Nas próximas eleições legislativas, cujo desfecho influenciará a situação nacional nos próximos tempos, colocam-se redobradas necessidades no esclarecimento do povo português sobre aquilo que está em causa: de um lado, o aprofundamento da política de exploração, empobrecimento e submissão que o PS, o PSD e o CDS querem levar por diante, do outro, a alternativa patriótica e de esquerda que o PCP propõe e à qual o voto na CDU dá expressão visando a libertação do país, assegurando um Portugal com futuro.
Na situação actual não são de excluir, bem pelo contrário, novos ensaios visando saltos qualitativos nos processos de exploração dos trabalhadores e dos povos, de ingerência e usurpação da soberania, onde são visíveis velhas pretensões hegemónicas da parte da Alemanha mas não só, que tiveram consequências trágicas na recente história da humanidade. Pelo que não nos enganaremos se dissermos que a luta contra a política de direita, contra a «Europa» dos monopólios, contra os processos de ingerência e de expropriação de recursos e soberania não só prosseguirá, como tenderá a intensificar-se. As razões de fundo que levaram à agudização da crise não só não desapareceram, como aí estão, em grande parte reforçadas. Há perigos imensos no horizonte, mas também razões para que, com confiança, se prossiga o exigente caminho de abrir brechas na muralha do inimigo e avenidas novas onde a aspiração a uma vida melhor possa ser uma realidade.

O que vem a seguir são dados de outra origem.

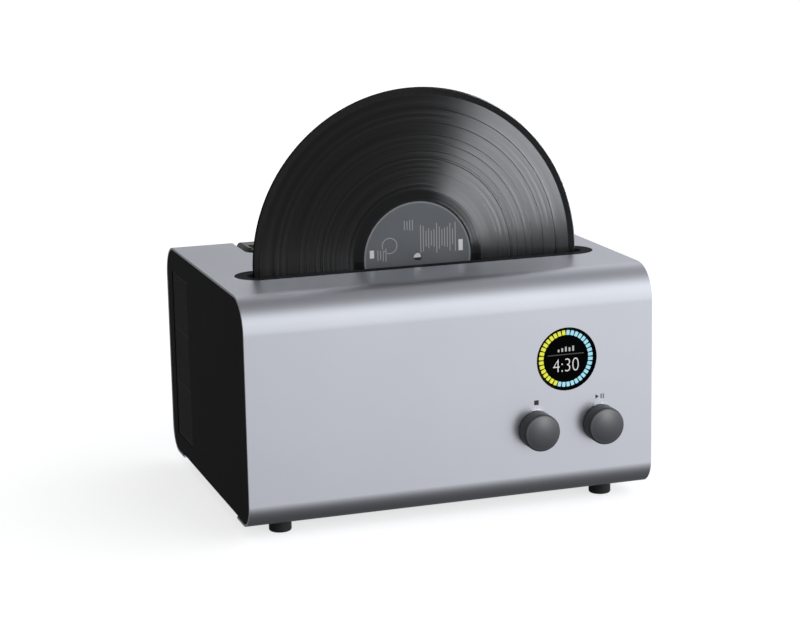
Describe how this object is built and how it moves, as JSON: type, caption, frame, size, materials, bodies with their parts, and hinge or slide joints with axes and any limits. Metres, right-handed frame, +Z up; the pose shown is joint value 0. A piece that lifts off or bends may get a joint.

De facto, está nas mãos dos trabalhadores e do povo português, com a sua força, as suas realizações e os seus próprios objectivos, prosseguindo as melhores experiências de uma história de quase nove séculos, derrotar o governo e a política de direita, assegurar a libertação do domínio dos grupos económicos e financeiros e da submissão externa e abrir o caminho da emancipação social e nacional.